While watching Deepika and Sonam Kapoor gossip about Ranbeer last Sunday on Koffee with karan, I suddenly was hit by a realization that whiling away my time in mundane things was making me intellectually drained. So to build up on my general knowledge I decided to check upon what is the news for the day, and switched onto the news channels. The first one I checked flashed breaking news and so I stopped by to check, only to find out that all the conundrum was being caused by a guy who had decided to do a Dharmendra and had climbed up a TV tower to call for his girlfriend. Breaking news…?? I wondered. Alright, I need some real news, I thought, and so I flipped the channels to stop on another one which had a heated debate going on about whether Rakhi Sawant should get the prime time slot, or should she be relegated to after 11. Bewildered at the dearth of news on these news channels, I decided to check the international networks in my quest for information, and so, I flipped to CNN. “Peering into the royal purse” was the headline, and what Her majesty carried in her purse, was what the panellists were arguing upon. Utterly disappointed, my urge to build upon my IQ went down the drain, and I flipped back to the only thing that I thought made sense on TV that night, Koffee wid karan, and was compelled to write this piece as my clarion cry for rationality.
24 hour news media, as we know it, has become known for its breaking news and developing stories. The 24 hours news cycle is built on one particular thing, generating viewership, but how to get stories to generate that? There is not much you can talk about for 24 hours, so how to keep the viewers, the TRPs and consequentially the advertising revenues coming? Well, the news media seem to have found a formula for that. They elevate the passion of everything that happens, mundane and irrelevant, to make it a “Breaking News”. As time speeds up in our text-and-Twitter culture, news is perpetually pressured to come out fresh, and nothing sticks out fresher than breaking sensationalism. Consequentially, as these breaking news and the developing stories flood the news network, the media is reduced to becoming a circus with everything exaggerated and packaged in flashy content.

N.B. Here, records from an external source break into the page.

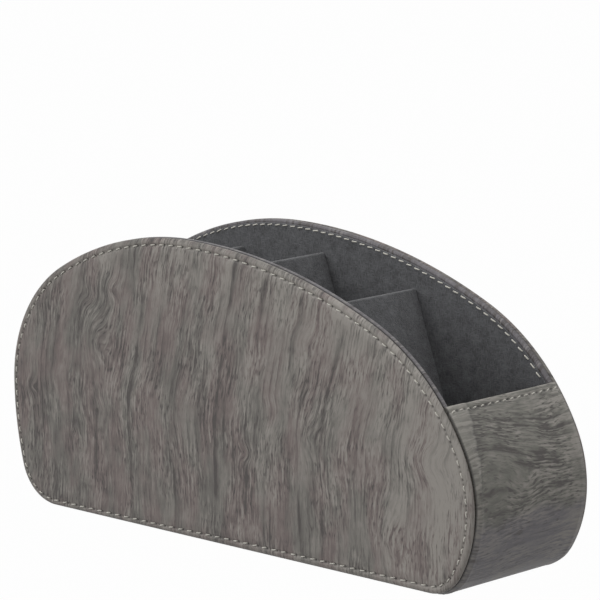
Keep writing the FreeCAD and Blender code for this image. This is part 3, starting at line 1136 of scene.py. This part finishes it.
def divider(name, node):
    # A level foot, two long faces that lean, and a half round along the top
    look = dividerLook
    low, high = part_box(node)
    up = outward(90 + look["lean"])
    halfThick = look["thickness"] / 2
    halfFoot = np.array([halfThick / math.cos(math.radians(look["lean"])), 0])
    foot = np.array([high.x, low.z]) - halfFoot
    crown = high.z - halfThick
    shoulder = foot + up * (crown - low.z) / up[1]
    turn = np.linspace(look["lean"], look["lean"] + 180, look["topSteps"])
    top = shoulder + halfThick * outward(turn)
    loop = np.concatenate([[foot + halfFoot], top, [foot - halfFoot]])
    fit(board(name, loop, low.y, high.y, look["edge"]), liningFelt, "lining_felt", node)


for number in range(1, dividerLook["count"] + 1):
    divider("divider%d" % number, "divider_%d" % number)

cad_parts["base_board"].data.materials.clear()
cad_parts["base_board"].data.materials.append(baseLeather)
print("felt pieces made")


# Stage, lamps and camera

stageLook = {
    "floorReach": 12.0,
    "floorColour": 0.2,
    "floorGlow": 0.985,
    "world": 0.57,
    "lampTarget": (0.0, 0.0, 0.06),
    "keyLamp": {"place": (-0.9, -2.0, 1.3), "size": 1.2, "power": 22.2},
    "topLamp": {"place": (0.3, 0.1, 2.2), "size": 1.4, "power": 12.6},
}

reach = stageLook["floorReach"]
square = [(-reach, -reach, 0), (reach, -reach, 0), (reach, reach, 0), (-reach, reach, 0)]
floorMesh = bpy.data.meshes.new("floor")
floorMesh.from_pydata(square, [], [(0, 1, 2, 3)])
floor = placed("floor", floorMesh)


def seenRay(base):
    # 1 for the camera's own rays and for glossy ones
    path = base.node("ShaderNodeLightPath")
    return path.math("MAXIMUM", path.other("Is Glossy Ray"))


material, base = startMaterial("floorWhite")
plain = stageLook["floorColour"]
spread = base.node("ShaderNodeBsdfDiffuse", {}, {"Color": (plain, plain, plain, 1)})
glow = base.node("ShaderNodeEmission", {}, {"Color": (1, 1, 1, 1), "Strength": 1.0})
seen = seenRay(base) * stageLook["floorGlow"]
finishMaterial(base, base.node("ShaderNodeMixShader", {}, {0: seen, 1: spread, 2: glow}))
floorMesh.materials.append(material)

world = bpy.data.worlds.new("studio")
bpy.context.scene.world = world
sky = startTree(world)
strength = seenRay(sky) * (1 - stageLook["world"]) + stageLook["world"]
shine = sky.node("ShaderNodeBackground", {}, {"Color": (1, 1, 1, 1), "Strength": strength})
sky.node("ShaderNodeOutputWorld", {}, {"Surface": shine})


def turnTo(body, right, up, back, place):
    # The body's own X, Y and Z, and its place
    turned = Matrix(np.stack([right, up, back], 1).tolist()).to_4x4()
    turned.translation = place
    body.matrix_world = turned


def lamp(name):
    look, target = stageLook[name], np.array(stageLook["lampTarget"])
    light = bpy.data.lights.new(name, "AREA")
    light.energy, light.size = look["power"], look["size"]
    aim = unit(target - np.array(look["place"]))
    right = unit(np.cross(aim, (0, 0, 1.0)))
    turnTo(placed(name, light), right, np.cross(right, aim), -aim, look["place"])


lamp("keyLamp")
lamp("topLamp")

cameraLook = {
    "turn": 43.12,
    "rise": 10.448,
    "distance": 1848.66 * mm,
    "right": 5.56 * mm,
    "up": 120.1 * mm,
    "focal": 3605,
    "picture": 600,
    "sensor": 36,
    "clip": (0.05, 60),
}


def placeCamera():
    # Back along the view line from the origin, then right and up in its own plane
    look = cameraLook
    turn, rise = math.radians(look["turn"]), math.radians(look["rise"])
    right = np.array([math.cos(turn), math.sin(turn), 0])
    back = np.array([0, 0, math.sin(rise)]) + np.cross(right, [0, 0, 1]) * math.cos(rise)
    up = np.cross(back, right)
    data = bpy.data.cameras.new("camera")
    data.sensor_width = look["sensor"]
    data.lens = look["sensor"] * look["focal"] / look["picture"]
    data.clip_start, data.clip_end = look["clip"]
    camera = placed("camera", data)
    place = back * look["distance"] + right * look["right"] + up * look["up"]
    turnTo(camera, right, up, back, place.tolist())
    bpy.context.scene.camera = camera


placeCamera()
bpy.context.scene.view_settings.view_transform = "Standard"
print("stage, lamps and camera placed")
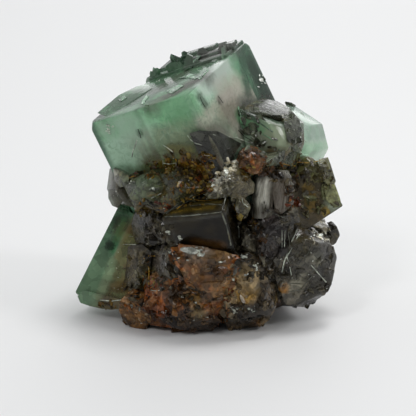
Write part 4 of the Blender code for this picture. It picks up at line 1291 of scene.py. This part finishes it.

The essence of the issue here lies in the fact that 24 hours news networks have lost all sense of proportionality. There is no proportion to how much coverage they give to any of the pieces they carry. The Kala Bandar case gets the same coverage space as the massacre in Dantewada does. As a result you begin to lose the lexicon, the essence of urgent stories and breaking news. The real stories then have to become louder to cut through the noise. Which is a shame really, because this is how media loses its purpose. The media should be a platform which serves to articulate and bring into focus, the intangible feeling of the common man whose voice is idealist but impotent. Instead, it today is serving to provide fodder to satirists who write hour long pieces gimmicking the fools errand that media has gone on to become.
For those who argue that media does debate upon real political issues as well, I have a question. Does a political debate only center around left and right wing, and dynamics of political alliances and disjoints?? We see news networks speculating about which party will win which constituency. But we hardly catch any stories voicing the issues and the troubles of the people in those constituencies. Things go beyond left and right for media to cover. Unfortunately, the media has become too polarised to see that. Instead of being ones with a point of view, they are fast becoming partisans of some of the political parties. The news media should represent a more balanced center, where journalists analyze the facts. But expecting analytical, independent, and objective reporting from the media today is fast becoming like living in Utopia.
So as the news channels sit and brood over the right concoction of sensation, sleaze and news to show, I sit and remember the good old DD days, where the sari clad news anchors were there to abreast the world with the latest, and not just to increase the glam quotient on TV, which seems to be the sole motive of the Reid and Tailor clad news anchors today. Ours is a nation of rallies, so what’s needed perhaps is a rally for rationality this time. A rally, which urges for the restoration of sanity in the media today. For it is as Jon Stewart puts it “The press can hold its magnifying glass up to our problems, bringing them into focus, illuminating issues here to for unseen. Or they can use that magnifying glass to light ants on fire, and then, perhaps, host a week of shows on the sudden unexpected dangerous flaming ant epidemic. If we amplify everything, we hear nothing.”